Harare

Zimbabwe

Lily Kundai Kabade

Welcome to my city Harare!!

I have lived in Harare Zimbabwe my whole life until a year ago in August when l moved to the Netherlands to join the United World College family. l would like to believe that my journey to this Youth Mayors Group started way before its existence. From the constant frustrating nights of analysing the problems that were ever-growing in my country to looking at ways of how l could be of more use to my country.
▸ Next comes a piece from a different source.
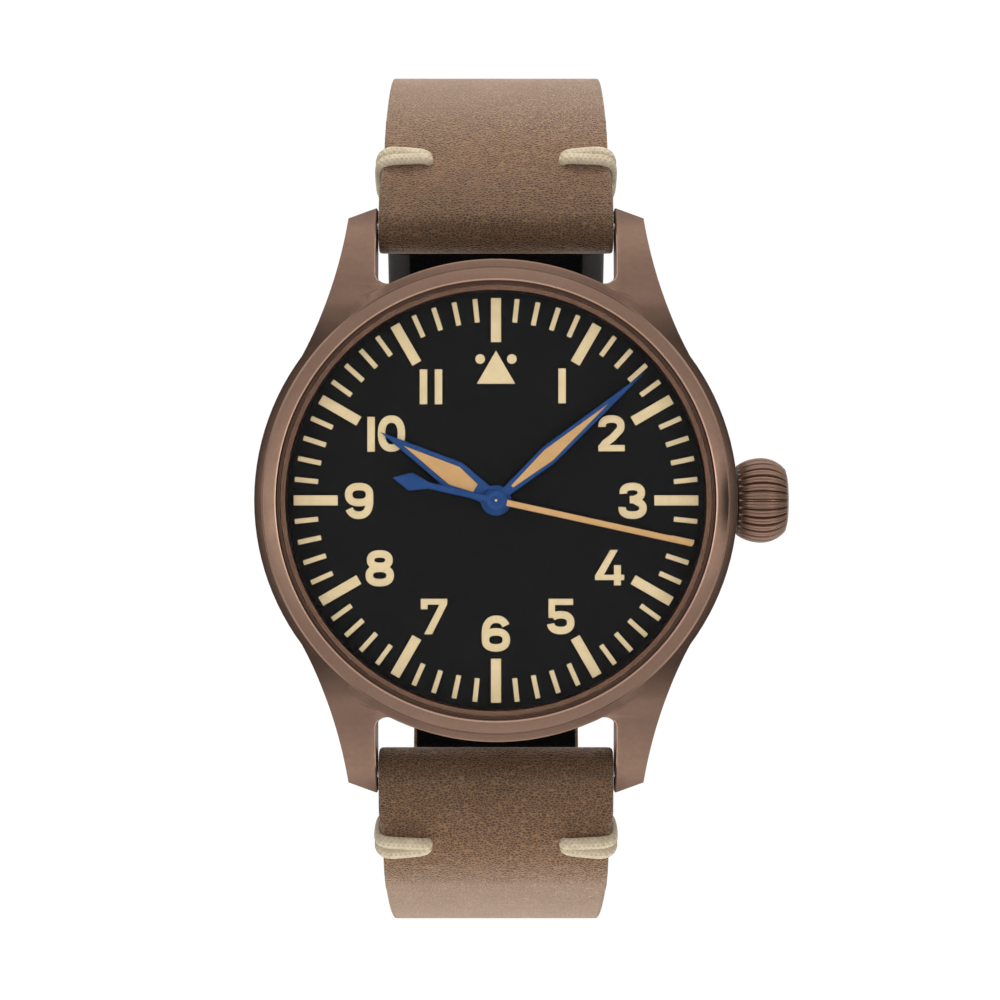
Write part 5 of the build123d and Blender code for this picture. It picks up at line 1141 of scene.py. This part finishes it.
# Floor, world and lamps
def floor_paint():
    """Pale ground that keeps the shadow, and shows white to the camera, in gloss and through glass."""
    paint = Paint("pale_floor", Base_Color=(0.85, 0.85, 0.85, 1), Roughness=0.9, Specular_IOR_Level=0.1)
    path = add_node(paint.tree, "ShaderNodeLightPath").outputs
    first = reckon(paint.tree, "MAXIMUM", path["Is Camera Ray"], path["Is Glossy Ray"])
    seen = reckon(paint.tree, "MAXIMUM", first, path["Is Transmission Ray"])
    glow = add_node(paint.tree, "ShaderNodeEmission", Color=(1, 1, 1, 1), Strength=1.04)
    paint.give_way(reckon(paint.tree, "MULTIPLY", seen, 0.93), glow.outputs[0])
    return paint.material


def studio():
    size, depth = 0.22, -0.0635
    sheet = bpy.data.meshes.new("floor")
    corners = [(-size, -size, depth), (size, -size, depth), (size, size, depth), (-size, size, depth)]
    sheet.from_pydata(corners, [], [(0, 1, 2, 3)])
    sheet.materials.append(floor_paint())
    stand("floor", sheet)
    world = bpy.data.worlds.new("studio")
    bpy.context.scene.world = world
    world.use_nodes = True
    tree = world.node_tree
    tree.nodes.clear()
    way = add_node(tree, "ShaderNodeTexCoord").outputs["Generated"]
    parts = add_node(tree, "ShaderNodeSeparateXYZ", Vector=way).outputs
    shares = []
    for axis, gain in (("X", -0.3), ("Y", 1.05)):
        square = reckon(tree, "MULTIPLY", parts[axis], parts[axis])
        shares.append(reckon(tree, "MULTIPLY", square, gain))
    lit = reckon(tree, "ADD", reckon(tree, "ADD", *shares), 0.5)
    seen = add_node(tree, "ShaderNodeLightPath").outputs["Is Camera Ray"]
    level = ranged(tree, seen, To_Min=lit, To_Max=1.0)
    sky = add_node(tree, "ShaderNodeBackground", Color=(1, 1, 1, 1), Strength=level)
    end = tree.nodes.new("ShaderNodeOutputWorld")
    tree.links.new(sky.outputs[0], end.inputs["Surface"])
    softbox("box_above", (0, 0.5, 0.0), (0.6, 0.12), 2.2, mirrored=False)
    softbox("box_below", (0, -0.5, 0.0), (0.6, 0.12), 2.2, mirrored=False)
    softbox("box_left", (-0.35, 0, 0.48), (0.2, 0.2), 0.38)
    softbox("box_right", (0.35, 0, 0.48), (0.2, 0.2), 0.38)
    softbox("box_over", (0, 0, 0.62), (0.5, 0.5), 0.8, mirrored=False)


look_down()
studio()
bpy.context.scene.view_settings.view_transform = "Standard"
Youth Mayors is a platform that allows me to tackle various issues in not only my city but a worldwide perspective by teaching me the skills to go about it and giving me the opportunity to learn from other cities.

My City

Harare (Salisbury until 1982 ) is the capital of Zimbabwe. The city had around 1.4 million inhabitants in the 2002 census and an estimated 2.8 million people live in the conurbation. Harare is the largest city in the country and also the political and economic centre. The city is a trade centre for tobacco, corn, cotton and citrus fruits. Furthermore, textile, steel and chemicals are manufactured and there is a gold mine nearby. Harare is located at an altitude of 1,483 meters and has a temperate climate.
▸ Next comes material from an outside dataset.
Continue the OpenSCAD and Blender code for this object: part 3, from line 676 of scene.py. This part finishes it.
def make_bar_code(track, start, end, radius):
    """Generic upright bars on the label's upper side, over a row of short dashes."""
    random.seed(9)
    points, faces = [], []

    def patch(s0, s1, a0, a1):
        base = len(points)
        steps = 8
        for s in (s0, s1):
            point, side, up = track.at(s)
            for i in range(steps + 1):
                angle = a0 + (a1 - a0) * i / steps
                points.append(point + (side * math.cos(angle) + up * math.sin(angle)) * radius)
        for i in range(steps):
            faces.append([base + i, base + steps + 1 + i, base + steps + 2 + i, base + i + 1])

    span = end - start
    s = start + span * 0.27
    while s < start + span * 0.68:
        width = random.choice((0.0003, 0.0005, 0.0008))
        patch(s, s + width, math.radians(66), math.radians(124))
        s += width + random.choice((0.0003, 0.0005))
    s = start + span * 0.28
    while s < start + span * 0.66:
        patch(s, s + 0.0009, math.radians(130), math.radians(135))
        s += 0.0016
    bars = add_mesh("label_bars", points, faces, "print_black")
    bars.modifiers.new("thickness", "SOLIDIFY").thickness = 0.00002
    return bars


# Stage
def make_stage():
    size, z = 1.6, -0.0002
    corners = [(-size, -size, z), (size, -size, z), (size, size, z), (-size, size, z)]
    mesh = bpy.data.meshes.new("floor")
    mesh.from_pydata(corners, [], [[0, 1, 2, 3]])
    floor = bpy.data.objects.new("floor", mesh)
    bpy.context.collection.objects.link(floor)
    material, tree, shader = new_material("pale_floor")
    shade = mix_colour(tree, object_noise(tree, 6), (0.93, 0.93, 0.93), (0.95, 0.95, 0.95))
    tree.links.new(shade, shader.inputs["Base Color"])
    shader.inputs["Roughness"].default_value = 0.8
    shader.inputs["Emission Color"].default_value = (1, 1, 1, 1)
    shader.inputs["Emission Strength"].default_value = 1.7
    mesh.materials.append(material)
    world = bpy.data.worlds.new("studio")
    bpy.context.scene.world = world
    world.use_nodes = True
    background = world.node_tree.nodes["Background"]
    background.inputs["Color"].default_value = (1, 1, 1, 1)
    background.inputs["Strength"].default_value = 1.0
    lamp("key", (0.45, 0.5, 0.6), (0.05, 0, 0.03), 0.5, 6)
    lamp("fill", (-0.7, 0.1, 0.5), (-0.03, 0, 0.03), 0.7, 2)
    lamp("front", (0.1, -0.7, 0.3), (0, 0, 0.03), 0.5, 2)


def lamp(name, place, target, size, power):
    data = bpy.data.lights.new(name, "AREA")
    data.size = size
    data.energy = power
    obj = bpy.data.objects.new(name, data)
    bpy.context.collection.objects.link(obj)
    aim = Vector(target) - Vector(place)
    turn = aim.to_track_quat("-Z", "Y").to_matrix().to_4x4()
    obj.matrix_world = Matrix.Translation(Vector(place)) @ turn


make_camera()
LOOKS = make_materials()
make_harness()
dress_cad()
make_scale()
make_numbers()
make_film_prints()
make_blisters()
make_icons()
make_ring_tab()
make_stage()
Harare is home to the University of Zimbabwe, the largest university in the country.

more attractive than most other Southern African capitals, Harare gets a bad rap and unjustly so. While it's certainly not without its problems, overall it's a safe and laid-back city where wide avenues are lined with dusty red earth, and indigenous plants and blooming jacarandas give it a lovely African summertime feel. While it's tempting to rush off to your safari, it's worth hanging around in Harare to sample its fine dining, museums, craft markets and varied bars.

Snapshot

1. The first people of the country were the Bantu-speaking Iron Age farmers that settled in the region around AD 300.
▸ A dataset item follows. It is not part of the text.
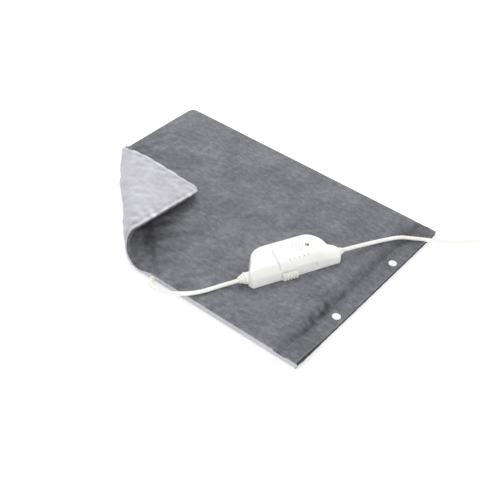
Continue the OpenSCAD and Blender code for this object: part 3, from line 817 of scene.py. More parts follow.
# ---------------------------------------------------------------- cover, upper sheet
def top_tone(points, coord):
    """Tone of the nap: painted shade in the creases, the tucks, the curl and beside the flap, a
    painted highlight on the edges, and the nap's own grain.
    """
    x, y = points[:, 0], points[:, 1]
    from_near = y - Y_MIN
    side = corner_side(points, 0.5)
    flat = coord < 0.9
    pad_only = coord < 0.6
    cloud = tone_cloud(x, y)
    # dark: painted shade in the hem's crease, a patch on it and a wide band along it, partly the
    # nap's own tone
    crease = hill(x, HEM_X - 1.5 - 1.5 * tone_wander(x, y), 4.2)
    crease = crease * (0.45 + 0.55 * hill(y, -78, 42)) * (0.75 + 0.35 * cloud)
    patch = hill(y, -72, 26) * hill(x, HEM_X - 6, 8.0)
    patch = patch * np.clip(0.5 + 0.7 * tone_patch(x, y), 0, 1)
    band = hill(x, HEM_X - 1.0, 12.0) * (0.16 + 0.18 * rise(y, 20, 70))
    # dark: painted shade along the first fold, in the rays out of it and inside the curl, and the
    # flap's painted shadow on the pad beside it
    line = hill(side, -5, 5.5) * fall(from_near, 70, 45) * flat * 0.45
    ray = hill(side, -10, 12.0) * hill(x, -158, 30.0) * flat
    ray = ray * np.clip(0.25 - 0.55 * rays(x, y), 0, 0.6)
    inside = rise(coord, 0.75, 0.9) * fall(coord, 4.6, 0.9)
    inside = inside * (0.35 + 0.65 * fall(from_near, 40, 90))
    shade = 0.50 * hill(side, -17, 24.0) * hill(x, -50, 40.0) * flat
    shade = shade + 0.30 * hill(side, 3.0, 5.0) * (coord < 1.6) * fall(from_near, 60, 30)
    # dark: painted shade of two tucks near the left edge, where the fold starts
    above = y - (20.5 + 5.5 * hill(x, -172.0, 22.0))
    tuck = 0.55 * hill(above, 1.2 * ripples(x, y), 3.0) * hill(x, -176.0, 22.0)
    tuck = tuck + 0.30 * hill(above, 7.0 + 1.5 * ripples(y, x), 2.2) * hill(x, -178.0, 18.0)
    dark = shade + tuck * pad_only + 0.75 * crease + 0.65 * patch + band + line + ray
    dark = np.clip(dark + 0.42 * inside, 0, 1.2)
    # darker hem; a painted highlight on the rim; painted shade and light on the streaks beside the
    # fold, which follow the relief; fine grain
    hem = -rise(x, 180, 6) * (0.07 + 0.10 * rise(y, 40, 80))
    rim = 0.40 * hill(edge_distance(x, y), 0.3, 1.5) * pad_only
    streak = 0.16 * streaks(x, y) * hill(side, -22, 42.0) * pad_only
    grain = 0.06 * cloud + 0.10 * tone_grain(x, y) + 0.07 * tone_fine(x, y)
    return -dark + hem + rim + streak + grain


def top_relief(points, normals):
    x, y = points[:, 0], points[:, 1]
    edge = edge_distance(x, y)
    from_near = y - Y_MIN
    side = corner_side(points, 0.5)
    soft = rise(edge, 0, 9.0)
    hem = rise(x, 184, 8)
    body = fall(x, 165, 10)
    d = (0.26 * swells(x, y) + 0.20 * hollows(x, y)) * soft * (1 - 0.6 * hem)
    d += 0.08 * ripples(x, y) * soft
    d += 0.07 * edge_ripples(x, y) * hill(edge, 4, 4.0) * rise(normals[:, 2], 0.4, 0.5) * (1 - hem)
    # streaks, a groove and rays beside the first fold
    d += 0.75 * streaks(x, y) * hill(np.maximum(-side, 0), 0, 48.0) * body * soft * (side < 12)
    d -= 1.5 * hill(side, -5, 4.0) * fall(from_near, 60, 45) * rise(edge, 1.5, 7.0)
    ray = rays(x, y) * hill(side, -10, 14.0) * hill(x, -160, 32.0)
    d = np.clip(d, -0.75, 1.0) * body + d * (1 - body) + 1.15 * ray * soft
    # creases and lumps beside the hem
    crease = hill(x, HEM_X - 3, 9.0) * (0.35 + 0.65 * hill(y, -80, 34))
    d += 1.1 * hem_creases(x, y) * crease * (1 - body) * rise(from_near, 2, 16)
    d += 0.35 * lumps(x, y) * (1 - body) * (1 - hem)
    return np.clip(d, -1.6, 1.2)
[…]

2. Zimbabwe’s former president – Robert Gabriel Mugabe – is one of the oldest and also the longest-serving leaders of a non-royal country in the world. He has served as the leader of Zimbabwe for the past 36 years. He served as the Prime Minister of Zimbabwe from 1980 to 1987, and then assumed office as the President of Zimbabwe on 22 December 1987 and resigned from the office on 21st November 2017. He was born on 21 February 1924. Robert Gabriel Mugabe is succeeded by Emmerson Mnangagwa (born 15 September 1942) who assumed office on 24 November 2017.

3. Zimbabwe abandoned its currency and is currently using others’. This happened after the massive inflation that hit the country in 2008. The country abandoned its currency and has been using the U.S. Dollar, the South African Rand, and the Botswana Pula since April 12, 2009.

 

4. It is illegal in Zimbabwe for the police to impound your vehicle on the road. The only occasion when they can do so is when they ask you to produce your driver’s license.

5. Zimbabwe has won a total of eight medals at the Olympic Games in two sports – hockey (1) and swimming (7).  At the 2004 Summer Olympics, in Athens, Greece, Coventry won three Olympic medals: a gold, a silver, and a bronze, while in the 2008 Summer Olympics in Beijing she won four medals: a gold and three silver. A gold medal was won by the women’s national field hockey team in 1980.

6. Zimbabwe is a landlocked plateau country.